Heading upstream we passed through golden fields and along a lovely, treee-shaded trail punctuated by numerous gates - too narrow in places to overtake so I had to pick my moments in the fields or the wider sections of trail to pass each runner as I counted my way up the field. I was loving every minute of it despite the effort being right on the limit - the sun was shining down from an almost perfectly clear sky and the wooded banks of the Wye were as gorgeous a backdrop for a race as you could imagine. Comparing it to the alpine scenery where I raced in May it was less dramatic but that soft, English/Welsh landscape is uniquely beautiful in an understated way and I never tire of it. Monmouth nestles in low, smooth, wooded hills at the confluence of two valleys - as locations go it's pretty perfect.

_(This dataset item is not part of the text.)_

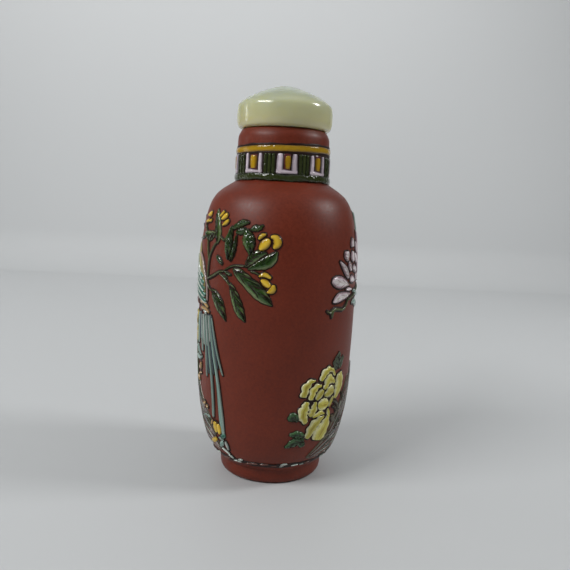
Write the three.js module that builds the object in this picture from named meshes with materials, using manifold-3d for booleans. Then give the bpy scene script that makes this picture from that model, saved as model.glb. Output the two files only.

Exhausted already at the half way point, I was just about able to count to six in order to make sure I didn't break the "max of 6 on the bridge" rule on the shakey, metal footbridge at Biblins camp site. Once on I stomped across - running not allowed so I race-walked - and passed a couple of runners as I resumed the run. The trail here was wide and smooth - a sustrans style cycle route - and having passed the slower runners I was now having to make a big effort to catch some quicker athletes. I kept on moving up the field, ditching the hat after a while to stay cool, feeling strong. All went well until the road section - with 1k to go I had a sudden cramp in my left calf as if I'd been kicked incredibly hard right in the muscle - I hoped it wasn't a tear and just kept going. It meant I couldn't sprint for the finish but the race had gone well up to that point so I had no complaints when I staggered over the line. A truly amazing course and a great race experience!
Postscript to this one is that my left calf has eased up OK and my right achilles, which had been strapped up, is still sore 3 days later. Not bad - I expect that to clear enough for me to do some easy jogs between now and the Cotswold Triathlon. No more races planned until then!